Methods for evaluating health quality are central to medical cost-effectiveness analyses. The most important such method is the quality-adjusted life year (or QALY), in which a patient's length of life is given weight proportional to quality of health. However, numerous studies have demonstrated that the correlation between measured QALYs and a patient's current health is at best modest. Moreover, it is known that individuals may trade lifetime for improved health quality when remaining lifetime is long, but not when it is short; and that those with poor health quality may prefer to survive only until important life milestones are achieved and no longer. Current QALY models do not accomodate these sorts of phenomena.
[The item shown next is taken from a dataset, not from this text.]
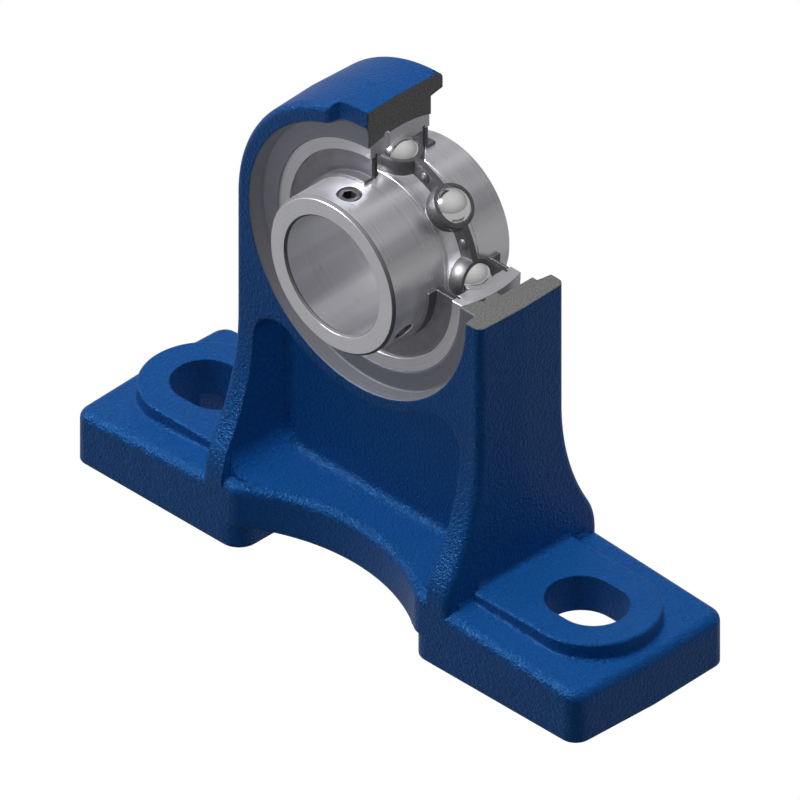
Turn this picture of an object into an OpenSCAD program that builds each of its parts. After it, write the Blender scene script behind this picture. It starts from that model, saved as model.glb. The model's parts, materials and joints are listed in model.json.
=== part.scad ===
// Pillow block bearing, shown as a cutaway: a cast housing with two slotted feet carries a
// self-aligning insert ball bearing. One quarter of the housing, of the outer ring, of the seals
// and of the flingers is cut away above the shaft centre on the right.
// X runs along the base, Y runs along the shaft (the front is -Y), Z is up. The origin is the
// centre of the footprint. Sizes are in millimetres.

/* [Housing] */
// Height of the shaft centre above the mounting face
centre_h = 90; // [80:0.5:100]
// Length of the base
base_l = 164; // [158:1:180]
// Width of the base
base_w = 49; // [46:0.5:56]
// Thickness of the base at its ends
base_t = 13.4; // [11:0.1:16]
// Fall of the top of the base towards its ends, in degrees
base_fall = 3; // [1:0.5:4]
// Radius of the upright corners of the base
base_corner = 4; // [2:0.5:6]
// Radius along the upper edges of the base
base_edge = 2.5; // [1:0.5:4]
// Draft of the casting, in degrees
draft = 2; // [1:0.5:3]
// Gap between the two feet
foot_gap = 55; // [50:1:58]
// Height of the underside between the feet
relief_h = 6.5; // [4:0.5:9]
// Radius of the upright inner corners of the feet
foot_corner = 5; // [3:0.5:6]

/* [Bolt slots] */
// Distance between the slot centres
slot_span = 121; // [118:0.5:126]
// Width of a slot
slot_w = 17; // [13:0.5:19]
// Length of a slot
slot_l = 21; // [19:0.5:24]
// Height of the pads round the slots
pad_h = 18.3; // [17.4:0.1:20]
// Radius of the round end of a pad
pad_r = 16; // [14:0.5:18]
// Distance of the round end's centre from the middle of the base
pad_end = 62.5; // [61:0.5:64]
// Radius of the edge and of the foot of a pad
pad_edge = 1.9; // [1:0.1:2]

/* [Upright] */
// Outer radius of the upright about the shaft centre
body_r = 40; // [39:0.5:42]
// Depth of the upright, front to back
body_w = 27.6; // [26:0.2:30]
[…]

To address these concerns, the investigators will examine methods for incorporating life goals into health preference models. The QALY model already addresses "ongoing goals" that have impact proportional to length of life, such as minimizing chronic pain or maintaining physical mobility. Other goals, termed "extrinsic goals," such as completing an important project or seeing a child graduate from college, are qualitatively different; their achievement has impact independent of length of life. These are not addressed by QALYs. The investigators have generalized the QALY model to incorporate both ongoing goals and extrinsic goals.
Guided by this model, the investigators will conduct empirical studies to characterize the kinds of extrinsic goals that are important for the general public and medical patients. They will conduct theoretical studies investigating potential preference models for extrinsic goals, methods for including multiple extrinsic goals, and impacts on published medical decision analyses when extrinsic goals are added. They will determine if extrinsic goals can help explain plausible behavior forbidden by the QALY model or yield better correlation of measured preferences with current health than does QALY.
Despite its limitations, the QALY model has become the standard for modeling patient preferences in medical cost-effectiveness analyses. The investigators' extrinsic-goal model constitutes a fundamental and original augmentation of this standard. It has the potential to benefit society by substantially broadening the types of patient and community preferences included in these analyses.